Single origin is a term that can be assigned to any coffee as long as the beans have all come from the same region. Coffee regions are usually pretty huge, and there are cheaper, lesser quality commodity beans available in most regions, so the word “single origin” doesn’t really mean a great deal. If you’re buying ‘Single Origin’ coffee from a supermarket, it’s unlikely to be the same quality single origin coffee that you would buy directly from a roaster.
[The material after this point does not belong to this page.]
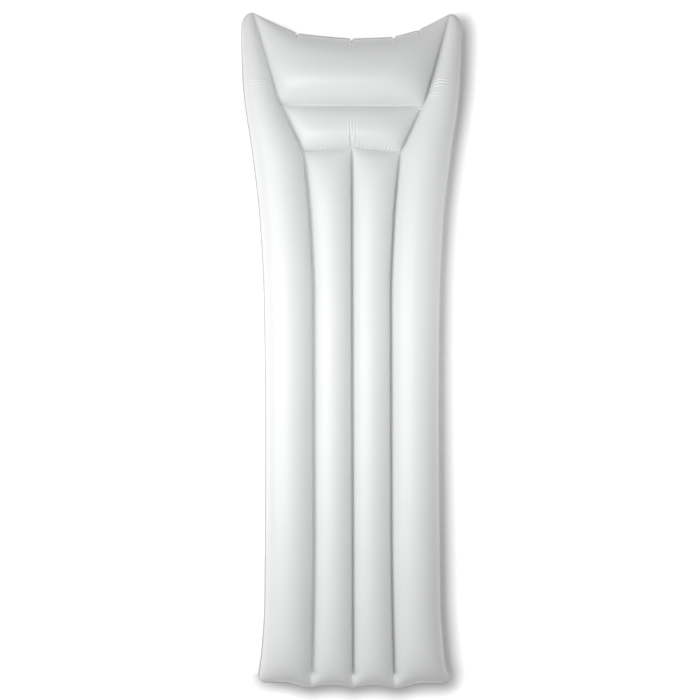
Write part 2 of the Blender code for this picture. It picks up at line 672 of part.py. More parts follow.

Fairtrade is a term which leads customers to think that the producer of the goods have been fairly compensated. The issue I have with Fair Trade though, is that most of the speciality coffee beans on the market are priced substantially higher than the fair trade minimum price, and from what I can gather, the increased revenue that comes to retailers from using the fair trade label, benefits only the retailer & not the farmer.
What about Amazon?
I buy loads, and loads of stuff from Amazon, I use Amazon prime (click here for the free 30 day trial) I like prime video, and I like the fact that I can get things super quick, and usually with free delivery, but I’m not convinced that Amazon is the best place to buy coffee beans online.
If it’s fulfilled by Amazon, it means that Amazon are holding that product in stock ready to ship out, and this is more likely to be the case with commodity coffee than it is with speciality beans. Only fulfilled by amazon products are available with prime free next day delivery – so any coffee bought from Amazon via prime, is going to be coffee which Amazon has had in their warehouses, so it’s probably not as fresh as buying direct from the roaster. If it’s not prime, the price is probably going to end up being about the same as buying directly from the roaster, if not more, as Amazon charge a fee – so I don’t see the benefit in buying coffee beans from Amazon. I buy just about everytihng else from Amazon though ;-).
So in a nutshell, the best place to buy coffee beans online in my humble opinion, is directly from UK coffee roasters, either as one off purchases, or as a coffee subscription.